Durante o procedimento, os comentários continuaram.
Ela dizia: não vai doer - enquanto as lágrimas abundantes encorriam dos olhos do meu pai.
Eu dizia: eu sei que está doendo, mas respira bem fundo pela boca. 
Eu apertava a sua mão e dizia: se concentra, deixe entrar, relaxa, respira fundo, está quase,
estou contigo…

Quando tudo acabou pedi para ficar um pouco sozinha com ele. Ele chorava de soluçar.
Lhe deu ânsia de vômito. Tivemos que ficar alí, respirando e tentando que ele se acostumasse
com aquela sensação. Eu apelava para o obvio: você está respirando sim - se não, não estaria vivo.
É ar sufiente sim. É diferente, mas está tudo bem. Você vai se acostumar e quando estiver mais forte
pode tirar. O pior já passou.

A sensação que tenho é que faltou vê-lo não apenas como homem adulto que tem autonomia,
mas um ser humano em extremo sofrimento, cheio de medos e dúvidas. Precisando as vezes de
um “colo” e que segurassem sua mão.
Que não tratassem seus medos como rídiculos - pois eles estão alí, presentes e dirigindo decisões.
No final de tudo, sim - ele toma todas as decisões e isso precisa ser respeitado.
Mas qual o caminho de construção dessas decisões e qual nosso papel neles?
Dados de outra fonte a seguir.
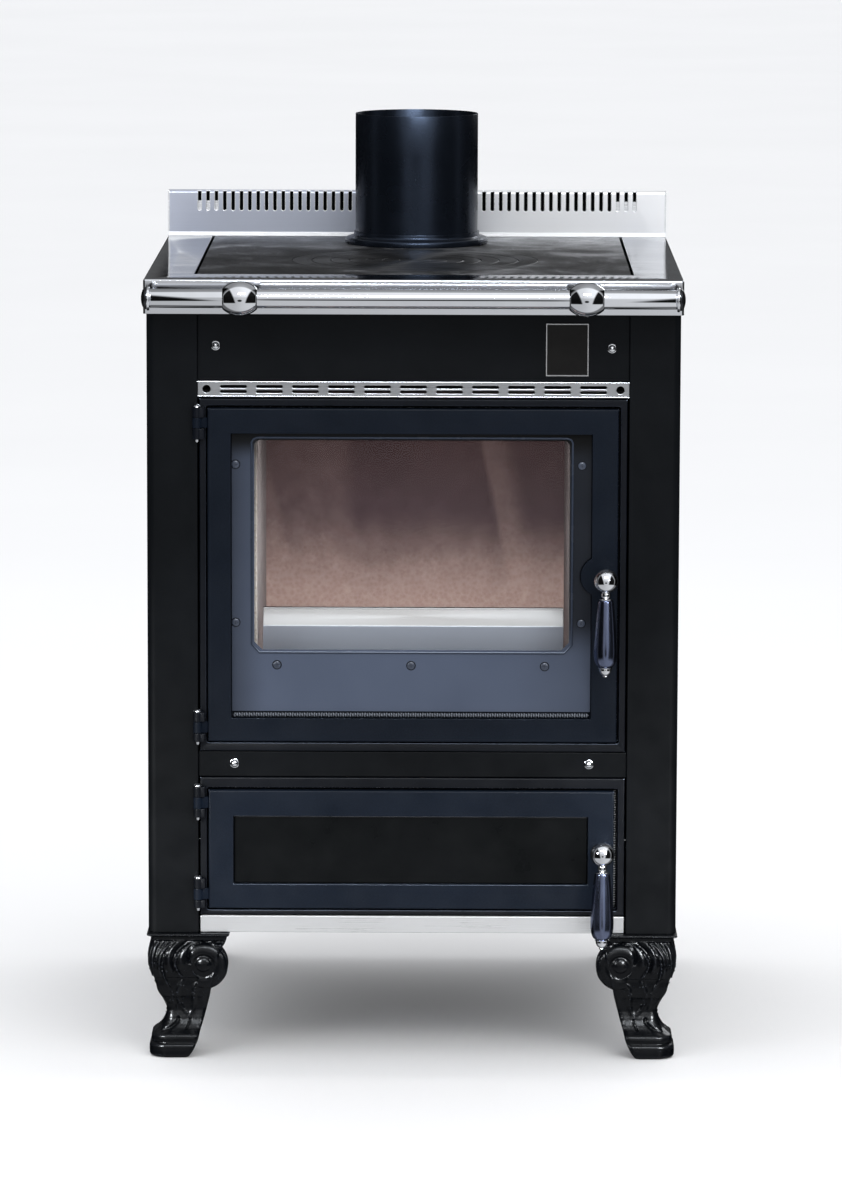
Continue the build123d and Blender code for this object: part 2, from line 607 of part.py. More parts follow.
with BuildPart() as glass_retainer_plate:
    with BuildSketch(front(29)) as plate_front:
        rect(-209.7, 206, 409, 733)
        with Locations(BOSS):
            Circle(24, mode=Mode.SUBTRACT)
    extrude(amount=3)
    with BuildSketch(front(29)) as window_front:
        rect(-183.6, 181, 481, 725.8)
        fillet(window_front.vertices().group_by(Axis.Y)[-1], radius=7)
        chamfer(window_front.vertices().group_by(Axis.Y)[0], length=9)
    extrude(amount=3, mode=Mode.SUBTRACT)
    with BuildSketch(front(29)) as plate_screw_holes:
        with Locations(*SCREWS):
            Circle(1.7)
    extrude(amount=3, mode=Mode.SUBTRACT)

with BuildPart() as retainer_screws:
    with BuildSketch(front(26)) as screw_heads:
        with Locations(*SCREWS):
            Circle(4.5)
    extrude(amount=1.8)
    chamfer(retainer_screws.edges().group_by(Axis.Y)[0], length=0.9)
    with BuildSketch(front(33)) as screw_shanks:
        with Locations(*SCREWS):
            Circle(1.6)
    extrude(amount=7.2)

with BuildPart() as door_glass:
    with BuildSketch(front(33.2)) as glass_outline:
        rect(-199, 189, 469, 730)
    extrude(amount=4)

with BuildPart() as glass_gasket:
    with BuildSketch(front(34.2)) as gasket_tape:
        rect(-199, 189, 469, 730)
        rect(-189, 185, 477, 728, mode=Mode.SUBTRACT)
    extrude(amount=1)
    # rope along the foot of the recess
    with BuildSketch(Plane.YZ.offset(-208)) as gasket_rope:
        with Locations((Y(26), 404.8)):
            Circle(2.8)
    extrude(amount=412)

# ----------------------------------------------------------------- ash door
with BuildPart() as ash_door_frame:
    with BuildSketch(front(SLAB_D1)) as ad_outline:
        rect(-237, 234.6, 176.5, 316)
    extrude(amount=SLAB_D1 - SLAB_D0)
    fillet(ash_door_frame.edges().group_by(Axis.Y)[0], radius=2)
    with BuildSketch(front(27)) as ad_recess:
        rect(-208.5, 204.8, 205, 286)
    extrude(amount=7, mode=Mode.SUBTRACT)
    with BuildSketch(front(SLAB_D1)) as ad_spindle_hole:
        with Locations(ASH_KNOB):
            Circle(SPINDLE_R + SPINDLE_RUN)
    extrude(amount=SLAB_D1 - SLAB_D0, mode=Mode.SUBTRACT)

with BuildPart() as ash_door_panel:
    with BuildSketch(front(27)) as adp_outline:
        rect(-207.9, 204.2, 205.6, 285.4)
    extrude(amount=3)
    chamfer(ash_door_panel.edges().group_by(Axis.Y)[0], length=1.2)

# ------------------------------------------------------------------ handles
# Each handle hangs from a chrome ball on a spindle through the door. Behind
# the frame's rim the spindle carries a tongue, which stands upright while the
# handle hangs and lies behind the rim when the handle is turned to one side.
TONGUE_D = 48.6
GRIP_PROFILE = (
    (0.0, -21.6), (7.8, -21.6), (9.0, -23.0), (10.2, -33.0), (11.5, -46.0), (12.6, -60.0), (13.5, -74.0),
    (13.7, -82.0), (13.4, -88.0), (12.2, -94.0), (10.6, -98.0), (9.0, -99.4), (0.0, -99.4), (0.0, -21.6),
)
HANDLES = []
for knob in (FIRE_KNOB, ASH_KNOB):
    kx, kz = knob
    with BuildPart() as spindle:
        with BuildSketch(front(TONGUE_D + 4)) as spindle_section:
            with Locations(knob):
                Circle(SPINDLE_R)
        extrude(amount=TONGUE_D + 4 - BALL_D)
        with BuildSketch(front(SLAB_D0 - 0.4)) as spindle_collar:
            with Locations(knob):
                Circle(8)
        extrude(amount=10)
        with BuildSketch(Plane.XZ.offset(-Y(BALL_D))) as ball_section:
            with BuildLine():
                Polyline((kx, kz - BALL_R), (kx, kz + BALL_R))
                ThreePointArc((kx, kz + BALL_R), (kx + BALL_R, kz), (kx, kz - BALL_R))
            make_face()
        revolve(axis=Axis((kx, Y(BALL_D), 0), (0, 0, 1)))
        # flats that key the tongue
        with BuildSketch(front(TONGUE_D + 4)) as spindle_flats:
            with Locations((kx - 4.5, kz), (kx + 4.5, kz)):
                Rectangle(3, 12)
        extrude(amount=4.4, mode=Mode.SUBTRACT)
    with BuildPart() as grip:
        with BuildSketch(Plane.XZ.offset(-Y(BALL_D))) as grip_section:
            with BuildLine():
                Polyline(*[(kx + r, kz + z) for r, z in GRIP_PROFILE])
            make_face()
        revolve(axis=Axis((kx, Y(BALL_D), 0), (0, 0, 1)))
    with BuildPart() as trim:
        with BuildSketch(Plane.XZ.offset(-Y(BALL_D))) as trim_section:
            with BuildLine():
                Polyline(
                    (kx, kz - BALL_R), (kx + 4.6, kz - BALL_R), (kx + 5.3, kz - 15.6), (kx + 5.3, kz - 18.6),
                    (kx + 4.4, kz - 20.2), (kx + 7.8, kz - 20.5), (kx + 7.8, kz - 21.6), (kx, kz - 21.6), (kx, kz - BALL_R),
                )
            make_face()
            with BuildLine():
                Polyline(
                    (kx, kz - 99.4), (kx + 6.6, kz - 99.4), (kx + 8.4, kz - 100.4), (kx + 8.4, kz - 101.6),
                    (kx + 7.4, kz - 102.2), (kx + 6.7, kz - 106.0), (kx + 4.8, kz - 109.4), (kx + 3.4, kz - 110.2),
                    (kx + 3.4, kz - 111.8), (kx + 2.2, kz - 112.8), (kx, kz - 112.8), (kx, kz - 99.4),
                )
            make_face()
        revolve(axis=Axis((kx, Y(BALL_D), 0), (0, 0, 1)))
    with BuildPart() as tongue:
        with BuildSketch(front(TONGUE_D + 4)) as tongue_section:
            with Locations((kx, kz + 3.5)):
                SlotOverall(24, 9.4, rotation=90)
            with Locations(knob):
                Rectangle(6.1, 9.02, mode=Mode.SUBTRACT)
        extrude(amount=4)
    HANDLES.append((spindle, grip, trim, tongue))

# ------------------------------------------------------------- air shutter
with BuildPart() as air_shutter:
    with BuildSketch(front(602.4)) as shutter_outline:
        rect(-80, 80, 202, 258)
        with Locations((-40, 230), (0, 230), (40, 230)):
            SlotOverall(40, 14, rotation=90, mode=Mode.SUBTRACT)
    extrude(amount=2)
    with BuildSketch(front(611)) as shutter_knob:
        with Locations((68, 230)):
            Circle(6)
    extrude(amount=8.6)

with BuildPart() as air_shutter_guides:
    with BuildSketch(Plane.YZ.offset(-105)) as guide_section:
        with BuildLine():
            Polyline(
                (Y(600), 198), (Y(600), 201.6), (Y(602.8), 201.6), (Y(602.8), 206),
                (Y(604.4), 206), (Y(604.4), 198), (Y(600), 198),
            )
        make_face()
        with BuildLine():
            Polyline(
                (Y(600), 262), (Y(600), 258.4), (Y(602.8), 258.4), (Y(602.8), 254),
                (Y(604.4), 254), (Y(604.4), 262), (Y(600), 262),
            )
        make_face()
    extrude(amount=210)

# ---------------------------------------------------------------- hand over
NODES = {
    "base_pan": base_pan, "left_side_panel": left_side_panel,
    "right_side_panel": right_side_panel, "rear_panel": rear_panel,
    "upper_fascia": upper_fascia, "badge_plate": badge_plate, "vent_strip": vent_strip,
    "lower_cross_panel": lower_cross_panel, "plinth_strip": plinth_strip,
    "panel_dome_nuts": panel_dome_nuts, "firebox_front_frame": firebox_front_frame,
    "ash_front_frame": ash_front_frame, "door_rope_seals": door_rope_seals,
    "firebox_shell": firebox_shell, "smoke_chamber": smoke_chamber,
    "hearth_brick": hearth_brick, "fire_grate": fire_grate,
    "vermiculite_back": vermiculite_back, "vermiculite_sides": vermiculite_sides,
    "baffle_plate": baffle_plate, "log_guard": log_guard, "ash_box": ash_box,
    "ash_pan": ash_pan, "hob_frame": hob_frame, "hob_plate": hob_plate,
    "hob_ring_outer": hob_ring_outer, "hob_ring_inner": hob_ring_inner,
    "hob_plug": hob_plug, "flue_collar": flue_collar, "flue_pipe": flue_pipe,
    "backsplash": backsplash, "towel_rail": towel_rail, "rail_end_caps": rail_end_caps,
    "rail_brackets": rail_brackets, "leg_front_left": leg_front_left,
    "leg_front_right": leg_front_right, "leg_rear_left": leg_rear_left,
    "leg_rear_right": leg_rear_right, "leg_bolts": leg_bolts,
    "hinge_lugs": hinge_lugs, "hinge_pins": hinge_pins,
    "firebox_hinge_arms": firebox_hinge_arms, "ash_hinge_arms": ash_hinge_arms,
    "firebox_door_frame": firebox_door_frame, "glass_retainer_plate": glass_retainer_plate,
    "retainer_screws": retainer_screws, "door_glass": door_glass,
    "glass_gasket": glass_gasket, "ash_door_frame": ash_door_frame,
    "ash_door_panel": ash_door_panel,
    "firebox_handle_spindle": HANDLES[0][0], "firebox_handle_grip": HANDLES[0][1],
    "firebox_handle_trim": HANDLES[0][2], "firebox_latch_tongue": HANDLES[0][3],
    "ash_handle_spindle": HANDLES[1][0], "ash_handle_grip": HANDLES[1][1],
    "ash_handle_trim": HANDLES[1][2], "ash_latch_tongue": HANDLES[1][3],
    "air_shutter": air_shutter, "air_shutter_guides": air_shutter_guides,
}
for name, piece in NODES.items():
    piece.part.label = name
    export_step(piece.part, f"parts/{name}.step")
print(len(NODES), "nodes")
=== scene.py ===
import bpy
import bmesh
import json
import math
import random
from mathutils import Vector, Matrix


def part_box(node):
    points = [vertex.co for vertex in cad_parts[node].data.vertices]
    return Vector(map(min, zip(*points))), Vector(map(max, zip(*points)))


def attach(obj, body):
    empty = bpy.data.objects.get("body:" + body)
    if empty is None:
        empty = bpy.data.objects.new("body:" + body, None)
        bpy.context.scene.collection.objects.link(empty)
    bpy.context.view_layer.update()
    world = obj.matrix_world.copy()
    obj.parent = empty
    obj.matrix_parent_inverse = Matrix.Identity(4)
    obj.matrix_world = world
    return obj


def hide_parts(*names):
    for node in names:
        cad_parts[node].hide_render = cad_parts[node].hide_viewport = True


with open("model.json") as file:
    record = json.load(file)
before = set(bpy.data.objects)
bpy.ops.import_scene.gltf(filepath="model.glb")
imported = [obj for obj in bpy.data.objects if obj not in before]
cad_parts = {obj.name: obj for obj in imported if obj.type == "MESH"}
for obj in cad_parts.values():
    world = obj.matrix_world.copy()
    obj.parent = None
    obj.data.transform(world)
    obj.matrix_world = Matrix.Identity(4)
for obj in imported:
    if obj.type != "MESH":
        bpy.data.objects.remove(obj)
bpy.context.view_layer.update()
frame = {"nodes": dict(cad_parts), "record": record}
nodes = frame["nodes"]
body_of_node = {n: b for b, ns in frame["record"]["behaviour"]["bodies"].items() for n in ns}
slot_of_node = {s["node"]: s["material_slot"] for s in frame["record"]["subparts"]}


def D(d):
    """Row y, in metres, of a point d millimetres behind the face of the hob band."""
    return (d - 276.0) / 1000.0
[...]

O que mais dói é que não há garantias. Você pode fazer tudo exatamente conforme o tratamento
indicado pelos médicos e ainda morrer.  Então os pacientes se agarram no pouco de controle que
tem (decisões sobre seu tratamento), pois a alternativa - não ter controle - é desesperadora. 
Os familiares também procuram algo no qual se agarrar: “não vou me meter nas decisões,
não quero ser responsável por nada”. Mas nesse caso, você não seria responsável por omissão?

E foi assim, um dos momentos mais difíceis que enfrentei na vida. Tentar descobrir meu papel
ao lado de uma pessoa em sofrimento intenso - enquanto eu estava em sofrimento.
Sem deixá-lo ter que decidir tudo sozinho e também sem roubá-lo da sua autonomia.

Não adianta eu ficar brincando de “e se”, “e se eu tivesse aprendido isso mais cedo,
será que ele ainda estaria vivo?”. Nunca esteve sob meu controle. O que posso fazer é compartilhar
esse aprendizado, na esperança de que ele possa ajudar a alguém que esteja passando por uma
situação similar nesse momento.

Nesse momento de tanta vulnerabilidade entre todos os envolvidos, apenas digo: escute seus
medos e os enfrente (converse com alguém sobre eles). Para poder ajudar outra pessoa a
superar seus medos, você primeiro precisa encarar os seus.